Il a cru reconnaître les auteurs de ces attentats. Ce sont ces malheureux qui marchent enchaînés sous sa garde. La justice militaire les lui abandonne ; ils vont être fusillés. […]
Après avoir dépassé les murs du cimetière, les quatre condamnés, toujours enchaînés, sont séparés de la foule, et disparaissent bientôt derrière un massif d’oliviers touffus.
Au même instant un coup de feu retentit.
Puis un second.
Puis un troisième.
Sept coups de feu retentissent ainsi.
La foule se précipite.
À quelques pas du chemin, dans une mare de sang, gisent la face contre terre, quatre cadavres, toujours enchaînés après la mort comme pendant l’agonie !!! […]
Les noms de ces infortunés défenseurs de la République doivent être pieusement conservés… C’étaient Justin Cayol, de Vidauban ; Coulet, des Arcs ; Imbert et Aragon, du Muy…
Justin Cayrol, victime d’une méprise, avait dix-sept ans à peine… Pauvre enfant !
Noël Blache, Histoire de l’insurrection du Var en décembre 1851.
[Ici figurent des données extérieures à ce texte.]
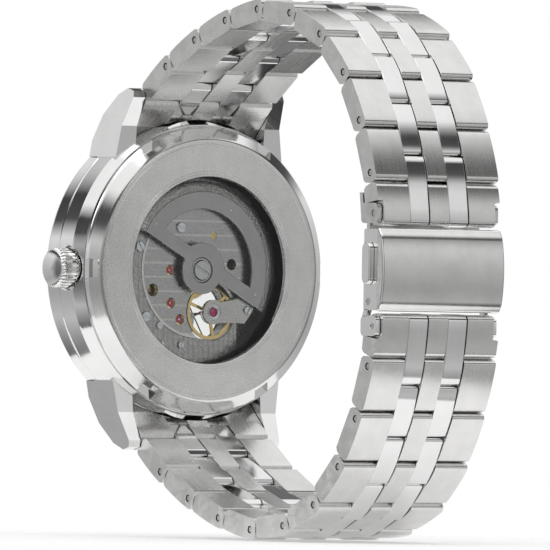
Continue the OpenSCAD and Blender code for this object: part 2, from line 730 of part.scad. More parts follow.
module button_outline(grow) {
    r = 0.95 + grow;
    polygon(concat([for (a = [0 : 30 : 180]) [r * cos(a), 1.95 + r * sin(a)]],
        [for (a = [180 : 30 : 360]) [r * cos(a), -1.95 + r * sin(a)]]));
}
button_out = 11.1;
module button(s) {
    color("lightgray") side() translate([52.4, button_z, s > 0 ? 8.4 : -button_out])
        linear_extrude(button_out - 8.4) button_outline(0);
}
module clasp_button_left() { button(1); }
module clasp_button_right() { button(-1); }
module clasp_cover_pins() {
    color("gray") side() {
        translate([hinge_y, hinge_z]) cross_bar(0.5, 2 * ear_out - 0.1);
        translate([ear_y, -ear_z]) both_sides(ear_in, ear_out - 0.1) circle(r = bar_tip_r);
    }
}
// the blades follow the wrist: a strip whose outer face runs through the given points
function strip(points, t) = concat(points, [for (i = [len(points) - 1 : -1 : 0]) points[i] - [t, 0]]);
module clasp_inner_blade() {
    color("silver") side() difference() {
        union() {
            slab(strip([[51.9, -4.6], [51.3, 0], [50, 5.5], [49.2, 12], [47.6, 16.6], [46.9, 18.6]], 0.8),
                -blade_half, blade_half);
            translate([hinge_y, hinge_z]) cross_bar(knuckle_r, 18);
            translate([top_hinge_y, top_hinge_z]) cross_bar(knuckle_r, 4.8);
        }
        translate([hinge_y, hinge_z]) cross_bar(0.5 + run_gap, 30);
        translate([top_hinge_y, top_hinge_z]) cross_bar(0.5 + fit_gap, 30);
        // the folding blade's fork
        both_sides(2.4, 5) translate([45, 17.7]) square([4, 3]);
    }
}
module clasp_folding_blade() {
    color("lightgray") side() difference() {
        union() {
            slab(strip([[51, 6.6], [50.5, 10.6]], 0.7), -ear_out, ear_out);
            slab(strip([[50.5, 10.5], [50.3, 12.4], [48.5, 17.5]], 0.7), -blade_half, blade_half);
            // tongue that closes the gap under the cover's end
            slab([[50.3, 5.5], [51, 5.5], [51, 6.7], [50.3, 6.7]], -9.4, 9.4);
            // ears round the spring bar
            both_sides(ear_in, ear_out)
                rounded_block(50.2, ear_y + 0.95, ear_z - ear_half, ear_z + ear_half, 0.7);
            // fork round the inner blade's knuckle
            both_sides(2.5, blade_half) {
                translate([top_hinge_y, top_hinge_z]) circle(r = knuckle_r);
                polygon([[top_hinge_y - 0.5, 18.2], [47.8, 17.4], [48.5, 17.4], [top_hinge_y + knuckle_r, 19]]);
            }
        }
        translate([top_hinge_y, top_hinge_z]) cross_bar(0.5 + run_gap, 30);
        translate([ear_y, ear_z]) cross_bar(bar_tip_r + run_gap, 30);
    }
}
module clasp_blade_pin() { color("gray") side() translate([top_hinge_y, top_hinge_z]) cross_bar(0.5, 7.6); }

case_middle();
bezel();
front_crystal();
case_back();
back_crystal();
back_gasket();
movement_holder();
crown_tube();
crown();
crown_stem();
crown_gasket();
dial();
hour_markers();
main_plate();
train_bridge();
balance_cock();
bridge_screws();
jewels();
mainspring_barrel();
center_wheel();
third_wheel();
fourth_wheel();
escape_wheel();
pallet_fork();
balance_wheel();
hairspring();
rotor();
rotor_bearing();
hour_hand();
minute_hand();
seconds_hand();
end_links();
lug_spring_bars();
mirrored(true) bracelet_link(1);  // link_upper_01
mirrored(true) bracelet_link(2);  // link_upper_02
mirrored(true) bracelet_link(3);  // link_upper_03
mirrored(true) bracelet_link(4);  // link_upper_04
mirrored(true) bracelet_link(5);  // link_upper_05
mirrored(true) bracelet_link(6);  // link_upper_06
mirrored(true) bracelet_link(7);  // link_upper_07
mirrored(true) bracelet_link(8);  // link_upper_08
mirrored(true) bracelet_link(9);  // link_upper_09
mirrored(true) bracelet_link(10, true);  // link_upper_10
mirrored(false) bracelet_link(1);  // link_lower_01
mirrored(false) bracelet_link(2);  // link_lower_02
mirrored(false) bracelet_link(3);  // link_lower_03
mirrored(false) bracelet_link(4);  // link_lower_04
mirrored(false) bracelet_link(5);  // link_lower_05
mirrored(false) bracelet_link(6);  // link_lower_06
mirrored(false) bracelet_link(7);  // link_lower_07
mirrored(false) bracelet_link(8);  // link_lower_08
mirrored(false) bracelet_link(9);  // link_lower_09
mirrored(false) bracelet_link(10);  // link_lower_10
clasp_cover();
clasp_button_left();
clasp_button_right();
clasp_inner_blade();
clasp_folding_blade();
clasp_cover_pins();
clasp_blade_pin();
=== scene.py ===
import bpy
import bmesh
import json
import math
from mathutils import Matrix, Vector


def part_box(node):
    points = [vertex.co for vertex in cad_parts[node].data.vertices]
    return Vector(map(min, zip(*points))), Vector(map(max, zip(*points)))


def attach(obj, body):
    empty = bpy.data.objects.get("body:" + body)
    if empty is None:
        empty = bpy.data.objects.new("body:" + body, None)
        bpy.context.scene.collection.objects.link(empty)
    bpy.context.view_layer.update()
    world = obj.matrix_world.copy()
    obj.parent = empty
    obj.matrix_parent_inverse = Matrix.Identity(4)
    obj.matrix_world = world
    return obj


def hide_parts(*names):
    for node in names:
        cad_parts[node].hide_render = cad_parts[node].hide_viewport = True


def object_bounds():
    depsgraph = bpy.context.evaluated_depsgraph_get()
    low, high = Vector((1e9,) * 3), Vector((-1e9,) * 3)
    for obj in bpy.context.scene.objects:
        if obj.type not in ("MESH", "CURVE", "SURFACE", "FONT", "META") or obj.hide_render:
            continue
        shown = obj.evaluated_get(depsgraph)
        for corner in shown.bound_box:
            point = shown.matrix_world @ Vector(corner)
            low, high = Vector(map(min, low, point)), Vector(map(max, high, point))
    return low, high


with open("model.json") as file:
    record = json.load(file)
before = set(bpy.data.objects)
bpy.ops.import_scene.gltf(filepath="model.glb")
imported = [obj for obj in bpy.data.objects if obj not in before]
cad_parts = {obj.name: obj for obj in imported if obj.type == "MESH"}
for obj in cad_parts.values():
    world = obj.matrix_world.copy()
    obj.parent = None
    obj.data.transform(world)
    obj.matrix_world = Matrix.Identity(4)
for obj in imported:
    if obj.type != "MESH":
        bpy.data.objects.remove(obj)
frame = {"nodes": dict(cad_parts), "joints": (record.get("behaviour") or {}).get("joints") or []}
rest_lo, rest_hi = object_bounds()
nodes = frame["nodes"]
MM = 0.001
BALANCE_AT = (-2.6, -5.9)   # the balance's axis, (x, z)
WATCH_CENTRE = Vector((0, 0.02, 0))
FLOOR_RADIUS, FLOOR_DROP, FLOOR_SIDES = 0.07, 0.0002, 96

# ------------------------------------------------------------------ materials


def link_to(nt, value, socket):
    if isinstance(value, bpy.types.NodeSocket):
        nt.links.new(value, socket)
    else:
        socket.default_value = value


def math_node(nt, op, a, b=0.0):
    n = nt.nodes.new("ShaderNodeMath")
    n.operation = op
    link_to(nt, a, n.inputs[0])
    link_to(nt, b, n.inputs[1])
    return n.outputs[0]


def combine(nt, x, y, z):
    n = nt.nodes.new("ShaderNodeCombineXYZ")
    for value, socket in zip((x, y, z), n.inputs):
        link_to(nt, value, socket)
    return n.outputs[0]


def noise(nt, vector, scale=1.0, detail=3.0):
    n = nt.nodes.new("ShaderNodeTexNoise")
    n.inputs["Scale"].default_value = scale
    n.inputs["Detail"].default_value = detail
    nt.links.new(vector, n.inputs["Vector"])
    return n.outputs["Fac"]


def remap(nt, value, a, b, lo, hi):
    n = nt.nodes.new("ShaderNodeMapRange")
    nt.links.new(value, n.inputs["Value"])
    for socket, v in zip(("From Min", "From Max", "To Min", "To Max"), (a, b, lo, hi)):
        n.inputs[socket].default_value = v
    return n.outputs["Result"]


def coords(nt):
    """Object coordinates in millimetres, split."""
    tc = nt.nodes.new("ShaderNodeTexCoord")
    scale = nt.nodes.new("ShaderNodeVectorMath")
    scale.operation = "SCALE"
    scale.inputs["Scale"].default_value = 1000.0
    nt.links.new(tc.outputs["Object"], scale.inputs[0])
    sep = nt.nodes.new("ShaderNodeSeparateXYZ")
    nt.links.new(scale.outputs[0], sep.inputs[0])
    return scale.outputs[0], sep.outputs


def polar(nt, sep, centre):
    """Radius and unit direction round an axis along Y through centre (x, z)."""
    x = math_node(nt, "SUBTRACT", sep[0], centre[0])
    z = math_node(nt, "SUBTRACT", sep[2], centre[1])
    sq = math_node(nt, "ADD", math_node(nt, "MULTIPLY", x, x), math_node(nt, "MULTIPLY", z, z))
    r = math_node(nt, "SQRT", sq)
    safe = math_node(nt, "MAXIMUM", r, 0.01)
    return r, math_node(nt, "DIVIDE", x, safe), math_node(nt, "DIVIDE", z, safe), x, z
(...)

La déroute d’Aups fut le coup de grâce de l’insurrection dans le Var. À partir de ce moment, la terreur courba ce département sous un joug de fer dont il ne s’est pas relevé !
Plusieurs mouvements de troupes eurent lieu encore. Le 12, le colonel Trauers, accompagné du préfet Pastoureau, occupa militairement la Garde-Freinet. Déjà le 9, le sous-préfet de Toulon et le procureur de la République, à la tête de deux compagnies, avaient marché sur Collobrières. De son côté, le colonel de Parron commandant la place d’Antibes, envoyait cent cinquante hommes à Grasse, et cinquantes à Saint-Laurens du Var, pour tenir en respect les villages voisins de la frontière piémontaise.
Noël Blache, Histoire de l’insurrection du Var en décembre 1851.

RÉCLAME PRÉPARÉE PAR ZOLA

M. Émile Zola vient de publier, chez l’éditeur Lacroix, un nouveau roman : La Fortune des Rougon, que nous croyons appelé à un grand succès. L’auteur a le projet d’étudier tout le second empire, dans une série d’épisodes dramatiques, dont l’œuvre nouvelle ouvre la publication. Il a naturellement commencé par raconter le coup d’État, et il a choisi pour cela la sanglante insurrection du Var, si pleine de faits terribles. Dans ce cadre, il montre une famille de bandits qui cherchent à assassiner la République et qui fondent leur fortune dans le sang des républicains. Cette famille, dont les membres sont la sinistre personnification des aventuriers de décembre, se répandra plus tard dans tous les rangs de la société et lui permettra de faire ainsi l’histoire complète du règne. L’œuvre de début, le premier épisode, La Fortune des Rougon, est un coup de maître, une satire politique, d’une note nouvelle et très saisissante. En ces jours d’intrigues bonapartistes, elle est une véritable actualité. On connaît le talent littéraire de M. Émile Zola, qui n’a pas encore produit une œuvre aussi mûre et aussi complète.

Documents préparatoires de La Fortune des Rougon, NAF 10303 f° 85.